I am a foodie. I do not want to be bound to the constraints of my diet if I go over to a friend’s house and they don’t have anything that fits into the edible box I have chosen to stand in. I also do not want to be rude by not eating their food. Nor do I want to pass on opportunities to try something new and exotic when I really, really want to eat it. I’m rationale: I know I will “cheat” on my diet, but when I do, it will for the benefit of something else. (i.e. a unique food experience, being kind to a friend, and not killing my budget.)
Finally, I love to learn about cultures and food from different communities. I want to explore the connection people have to food and how that influences and is influenced by culture.
Furthermore, one cannot learn about how our food system affects climate change without also discussing the people most directly affected by it. Climate change has already impacted the health, food availability, and drinkable water access of communities across the world. And while scholars look ahead to solve how we are going to feed our growing population, 815 million people around the world are hungry. I want to follow a locally-produce diet to curb my own carbon footprint, but I also want to honor and create traditional meals from places where people are directly affected by the issues of climate change and food insecurity.
How to feed the world without degrading land and water resources, eroding biodiversity and contributing to climate change is among the greatest challenges of our times. – Food and Agriculture Organization of the United Nations.

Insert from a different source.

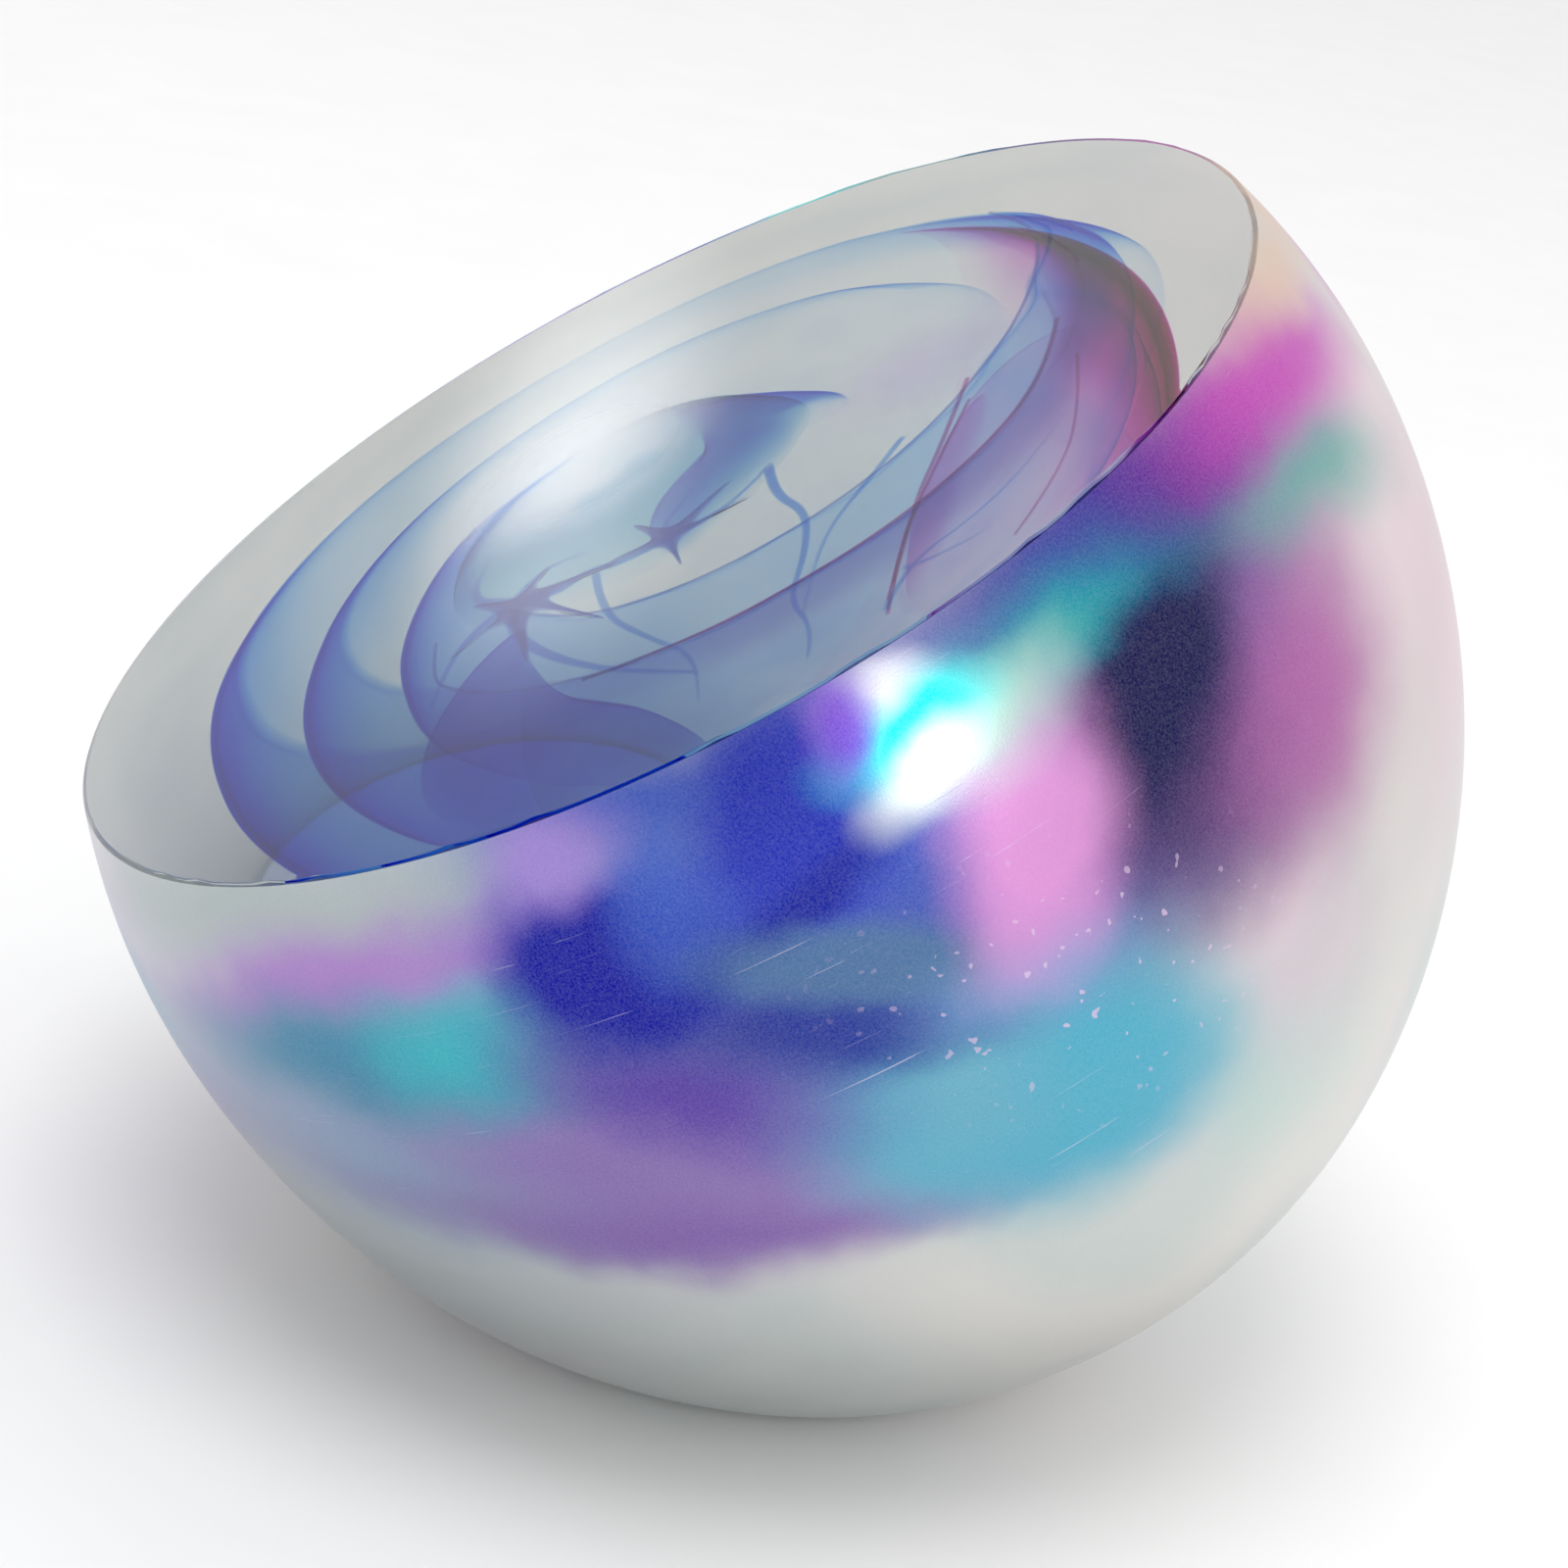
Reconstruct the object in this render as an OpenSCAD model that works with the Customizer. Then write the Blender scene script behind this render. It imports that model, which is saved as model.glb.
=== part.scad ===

That said, my goal is to follow this experience where it takes me, to learn about food insecurity, food culture and cultivation, and ultimately to make an impact. By adhering to this change in my life, I hope to spark a change for the benefit of the planet and all those living on it.
While I am here, I want my contribution to this planet to be a positive one. Following this “climate change diet” is a small step toward reducing my carbon footprint and having a deeper connection to the world and communities I live in. Which in turn, will lead to a healthier lifestyle and healthier planet.